Total Revenue: 100 × £20 = £2,000

Total COGS: 100 × £8 = £800

Gross Profit: £2,000 − £800 = £1,200

Gross Margin: (£1,200 ÷ £2,000) × 100 = 60%

That 60% margin means for every £1 of revenue, 60p remains after covering the cost of the shirt. This needs to cover your rent, marketing, your salary, and still leave a net profit.

The Gross Profit Margin Formula

Total Revenue = Selling Price × Items Sold

Total COGS = Cost per Item × Items Sold

Gross Profit = Total Revenue − Total COGS

GPM = (Gross Profit ÷ Revenue) × 100

Gross Profit vs Net Profit

Gross Profit

Revenue minus the direct cost of goods sold. Does not include rent, marketing, salaries, or taxes.

Net Profit

Gross profit minus all other operating expenses. This is what actually lands in the business owner’s pocket.

Industry Gross Margin Benchmarks

Gross margins vary enormously by sector. Here are typical ranges to help you benchmark your business:

Industry Typical Gross Margin
Software / SaaS70–90%
Digital products / courses60–85%
Apparel / fashion retail40–60%
General retail / e-commerce30–50%
Restaurants (food)20–40%
Manufacturing15–35%
Supermarkets / grocery5–15%

How to Improve Your Gross Profit Margin

There are only two ways to improve gross margin: increase your selling price, reduce your COGS, or both. Here are practical ways to do each:

Increase Selling Price

  • → Improve perceived value through branding or packaging
  • → Target a higher-value customer segment
  • → Bundle products to increase average order value
  • → Test small price increases — many customers won’t notice

Reduce Cost of Goods Sold

  • → Negotiate better rates with suppliers
  • → Buy materials in larger volumes for bulk discounts
  • → Reduce waste and production inefficiencies
  • → Review packaging costs — often an easy win

Frequently Asked Questions

What is a gross profit margin calculator?

A gross profit margin calculator helps you work out the percentage of revenue you keep after subtracting the direct cost of goods sold. You enter your cost per item, number of items sold, and selling price, and the calculator gives you your total revenue, gross profit, and gross profit margin percentage instantly.

What is a good gross profit margin?

It varies significantly by industry. Software and SaaS typically achieve 70–90%. Retail and e-commerce targets 40–60%. Restaurants sit around 20–40% on food. Supermarkets often operate on just 5–15%. The best way to judge your margin is to compare it against the average for your specific industry.

What is the difference between gross profit and net profit?

Gross profit is revenue minus the direct cost of goods sold. Net profit is what remains after you subtract all other operating expenses — rent, salaries, marketing, utilities, and taxes — from your gross profit.
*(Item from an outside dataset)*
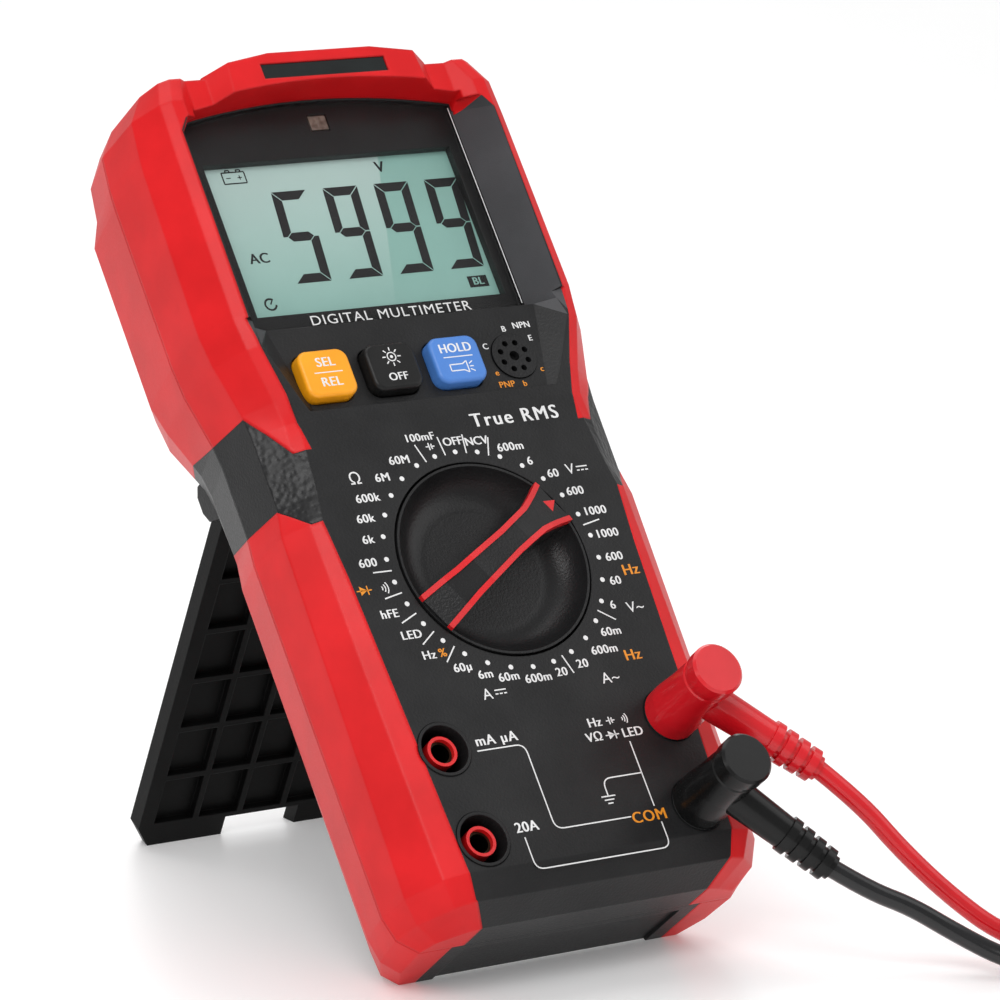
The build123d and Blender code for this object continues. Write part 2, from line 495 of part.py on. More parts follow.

Your gross margin needs to be high enough to cover all these additional costs and still leave a net profit.

What should I include in cost per item (COGS)?
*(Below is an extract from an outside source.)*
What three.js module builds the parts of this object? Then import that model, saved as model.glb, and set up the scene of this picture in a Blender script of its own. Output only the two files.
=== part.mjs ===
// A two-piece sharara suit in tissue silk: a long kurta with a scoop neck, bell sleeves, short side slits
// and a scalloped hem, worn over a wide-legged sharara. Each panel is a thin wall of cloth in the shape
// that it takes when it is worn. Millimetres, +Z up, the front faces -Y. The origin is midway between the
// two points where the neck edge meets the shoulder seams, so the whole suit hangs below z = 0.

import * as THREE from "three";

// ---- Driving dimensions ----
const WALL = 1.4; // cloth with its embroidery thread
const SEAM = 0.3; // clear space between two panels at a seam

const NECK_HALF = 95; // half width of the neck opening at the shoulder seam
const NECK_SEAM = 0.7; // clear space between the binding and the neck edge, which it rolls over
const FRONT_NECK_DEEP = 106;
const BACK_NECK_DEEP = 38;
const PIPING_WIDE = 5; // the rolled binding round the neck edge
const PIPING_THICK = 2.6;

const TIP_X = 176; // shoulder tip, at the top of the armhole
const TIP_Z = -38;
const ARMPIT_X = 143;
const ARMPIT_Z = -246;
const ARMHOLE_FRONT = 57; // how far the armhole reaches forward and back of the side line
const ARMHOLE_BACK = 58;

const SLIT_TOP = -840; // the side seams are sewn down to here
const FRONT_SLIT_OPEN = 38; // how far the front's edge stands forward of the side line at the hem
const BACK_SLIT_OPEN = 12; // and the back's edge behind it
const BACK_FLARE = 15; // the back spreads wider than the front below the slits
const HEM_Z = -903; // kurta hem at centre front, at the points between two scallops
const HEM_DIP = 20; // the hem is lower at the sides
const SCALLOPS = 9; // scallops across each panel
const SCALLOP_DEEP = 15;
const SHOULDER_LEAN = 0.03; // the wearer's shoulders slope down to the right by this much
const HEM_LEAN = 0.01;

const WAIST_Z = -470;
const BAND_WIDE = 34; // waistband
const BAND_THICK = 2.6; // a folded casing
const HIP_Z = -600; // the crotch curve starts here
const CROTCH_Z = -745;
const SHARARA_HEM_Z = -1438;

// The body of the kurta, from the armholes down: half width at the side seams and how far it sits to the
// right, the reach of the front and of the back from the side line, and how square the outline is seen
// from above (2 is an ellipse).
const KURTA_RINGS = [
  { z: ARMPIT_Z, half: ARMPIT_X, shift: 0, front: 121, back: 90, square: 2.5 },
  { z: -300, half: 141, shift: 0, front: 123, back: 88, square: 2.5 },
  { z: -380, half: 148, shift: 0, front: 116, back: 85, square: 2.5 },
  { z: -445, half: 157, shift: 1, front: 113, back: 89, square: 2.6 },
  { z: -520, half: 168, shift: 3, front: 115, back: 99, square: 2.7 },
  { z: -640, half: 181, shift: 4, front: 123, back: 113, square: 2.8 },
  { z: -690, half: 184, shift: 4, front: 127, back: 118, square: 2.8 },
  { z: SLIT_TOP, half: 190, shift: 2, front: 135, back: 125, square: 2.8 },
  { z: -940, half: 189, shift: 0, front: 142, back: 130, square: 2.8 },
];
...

Only include direct costs: raw materials, direct labour (wages for staff who make or fulfil the product), and packaging. Do not include indirect costs like rent, marketing, your own salary as owner, or software subscriptions. Those are operating expenses, not COGS, and are accounted for when calculating net profit.

How can I improve my gross profit margin?

There are two levers: raise your selling price or reduce your COGS. To increase price, focus on improving perceived value — through branding, packaging, or targeting higher-value customers. To reduce COGS, negotiate better supplier rates, buy in larger volumes, or reduce waste in production. Even a 2–3% improvement in margin can significantly increase total profit at scale.